Authorities sound alarm: Drugged drivers are on the rise - WAFB 9 News Baton Rouge, Louisiana News, Weather, Sports

Authorities sound alarm: Drugged drivers are on the rise

The study shows from 2007 to 2014 the number of drugged drivers went up by four percent. (Source: WAFB) The study shows from 2007 to 2014 the number of drugged drivers went up by four percent. (Source: WAFB)
The study shows the number of people while driving while on drugs has gone up, and authorities are sounding the alarm. (Source: WAFB) The study shows the number of people while driving while on drugs has gone up, and authorities are sounding the alarm. (Source: WAFB)
BATON ROUGE, LA (WAFB) -

A new study from the National Highway Traffic and Safety Administration says drunk driving numbers are down, but there is another danger on the road and the problem is growing.

The study shows the number of people while driving while on drugs has gone up, and authorities are sounding the alarm.

For years authorities have been cracking down on drunk driving and have been rigorously promoting awareness. Now, based on the study, law enforcement like Louisiana State Police will have to become more aware themselves.

"We have seen a decrease nationwide with amount of drunk drivers on the roadways, but with that being said, we have seen an increase in the amount of drugged drivers," said Jared Sandifer with Louisiana State Police.

The study shows from 2007 to 2014 the number of drivers arrested in the nation for being under the influence of alcohol went down by 30 percent, but the number of drugged drivers went up by four percent; drugs like marijuana and even prescription drugs like Oxycotin.

Pharmacist Susan Kemp with Bocage Pharmacy says you should be cautious getting behind the wheel after taking any prescribed medication.

"Anything like ibuprofen can make you drowsy. It doesn't affect most people but if you're that one and have that wreck behind that car it's serious," said Kemp.

It could be as serious as getting charged with DWI.

Trooper Sandifer doesn't believe most people are purposely getting behind the wheel after taking medication, but they need to realize the risks.

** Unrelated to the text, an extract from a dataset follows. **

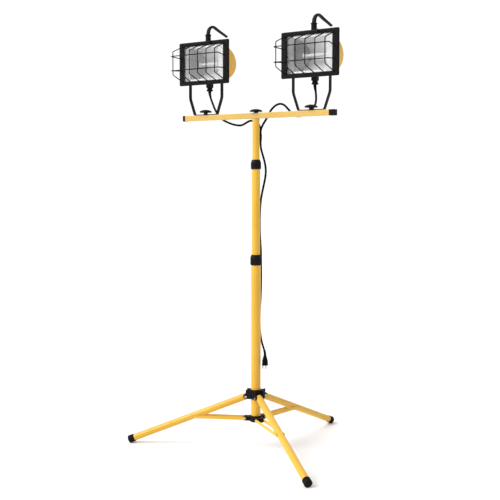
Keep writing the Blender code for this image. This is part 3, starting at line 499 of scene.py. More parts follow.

"I think a lot of times with drugged driving, people don't realize that those narcotics are impairing their system much as alcohol does. And I think it's just an education deal. We need people to understand that when you take those illegal narcotics are controlled, dangerous substances that your system is going to be impaired," he said.

State Police say if you are suspected of drugged driving, instead of a breathalyser test, they will give you a blood or urine test.